On this week's episode of The Advocate's podcast, LGBTQ&A, Joel Kim Booster talks about how we can make Grindr a friendlier place, writing authentic queer characters on the TV show, The Other Two, and his complicated relationship to his penis.

Read highlights from the interview here, subscribe on your favorite podcast app, or listen to the full interview on the audio player below.

On men who say they're not attracted to Asian people:
You can not find me attractive, but to make that assumption about an entire race of people... the inherent assumption in "I'm not attracted to Asian men" is that we all look the same or there's an innate quality about Asian men that you cannot separate.

Let's be real, that's the thing behind "No Asians". Saying "I like a guy with a big dick who's masculine, who's muscular, who's XYZ." All of the things that are not associated with Asian men typically in terms of the stereotypes we see in the media and elsewhere. But there are Asian men that exist who would check those boxes.

On his weird relationship to his penis:
I feel this weird relationship to my dick. I love my penis. It is great and gorgeous, but there is this moment every time before I whip it out that I think, "Am I the first Asian penis that this person is going to see in a hookup? Am I gonna measure up? Is this going to meet expectations Fall below expectations?" And having that will truly drive you nuts.
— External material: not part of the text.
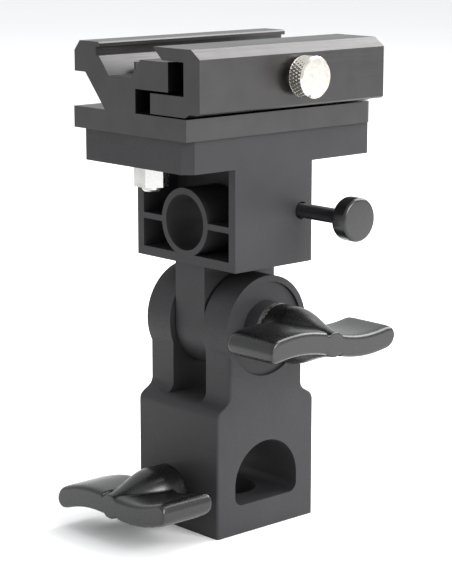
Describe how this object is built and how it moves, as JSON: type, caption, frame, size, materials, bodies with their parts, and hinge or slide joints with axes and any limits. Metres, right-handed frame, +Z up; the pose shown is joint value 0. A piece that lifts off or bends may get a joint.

It's a real weight and I didn't realize I was carrying it so heavily until I was in Asia for the first time and walking around and realizing, "Oh my god, I'm just another face. I'm just another person in this crowd." It was so nice to just blend in and feel a little more invisible in a way.

On feeling separate from the gay community because of his race:
I understand where those people are coming from when they're like, "I don't feel accepted. I don't feel safe. I don't feel respected in those spaces." I fully get that because I'm there and I'm dancing and I'm good. And sometimes you interact with someone whose entire view of your self-worth is wrapped up in fuckability.

No matter how I force my body into a shape that's more in the zeitgeist of gay male desire, I will always be a little bit apart from that world because of my race and because of perceptions about my race. And I've accepted it, but it is tough sometimes to be introduced to somebody and just have them look through you and you know exactly why. It's because they're not attracted to you.

I'm not attracted to everybody that I meet on a fucking dance floor, but I still am able to treat people I'm not attracted to with respect and humanity.

On making Grindr a healthier environment:
I think we should all be interrogating our desires a little bit more...Maybe take an extra step sometimes to think about that. And just as a general note, we have 400 characters on Grindr, maybe just list the things you like. It just makes it a healthier environment for all of us to exist in rather than just seeing it at the forefront, the "I don't like you," which is tough.

On writing complicated queer characters in The Other Two:
In an early episode, one of our leads has that moment of, "Oh, you're gay? I didn't know that." And he voices, "Thank you." We talked a lot about that experience in the room because the room was largely gay men and we all had experience of either desiring that as young people or having that happen to us and having the internal "thank you".

We all sort of want to pass in a way or wanted to pass at some point in our lives. It was really important for us to have the other gay character onscreen say, "That's fucked up," to voice that.